_DATA PROVIDED_
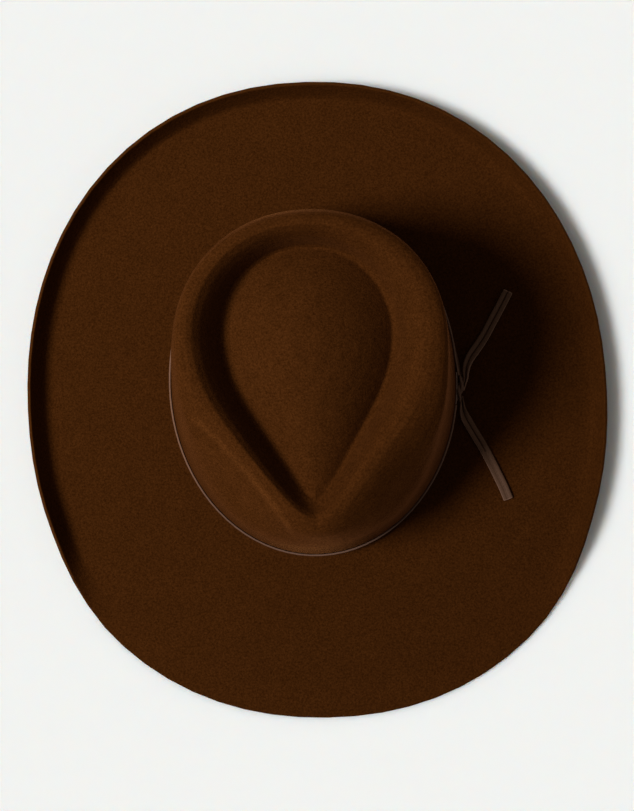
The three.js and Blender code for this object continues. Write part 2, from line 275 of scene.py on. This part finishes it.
class Finish:
    """A material under construction: its shader, and short ways to add textures to it."""

    def __init__(self, name, roughness, specular):
        self.material = bpy.data.materials.new(name)
        self.material.use_nodes = True
        self.tree = self.material.node_tree
        self.shader = self.tree.nodes["Principled BSDF"]
        self.shader.inputs["Roughness"].default_value = roughness
        self.shader.inputs["Specular IOR Level"].default_value = specular
        self.place = self.tree.nodes.new("ShaderNodeTexCoord").outputs["Object"]

    def link(self, source, target):
        self.tree.links.new(source, target)

    def grain(self, scale, detail=2.0, rough=0.5, place=None):
        texture = self.tree.nodes.new("ShaderNodeTexNoise")
        texture.inputs["Scale"].default_value = scale
        texture.inputs["Detail"].default_value = detail
        texture.inputs["Roughness"].default_value = rough
        self.link(place or self.place, texture.inputs["Vector"])
        return texture.outputs["Fac"]

    def spread(self, value, low, high):
        node = self.tree.nodes.new("ShaderNodeMapRange")
        node.inputs["From Min"].default_value = low
        node.inputs["From Max"].default_value = high
        self.link(value, node.inputs["Value"])
        return node.outputs["Result"]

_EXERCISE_
Write out the listing's lines exactly, from its first line through the line that contains "under construction: its", and stop there.

_RESULT BELOW_
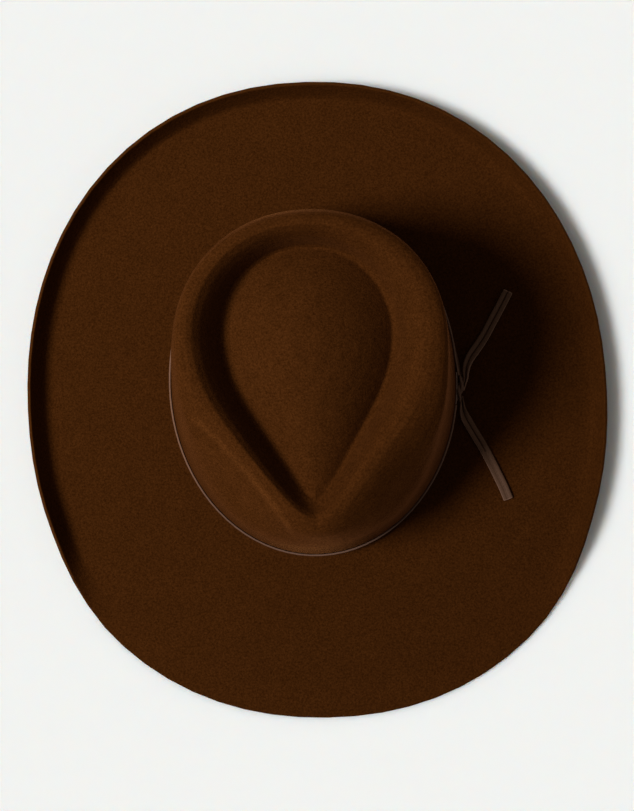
The three.js and Blender code for this object continues. Write part 2, from line 275 of scene.py on. This part finishes it.
class Finish:
    """A material under construction: its shader, and short ways to add textures to it."""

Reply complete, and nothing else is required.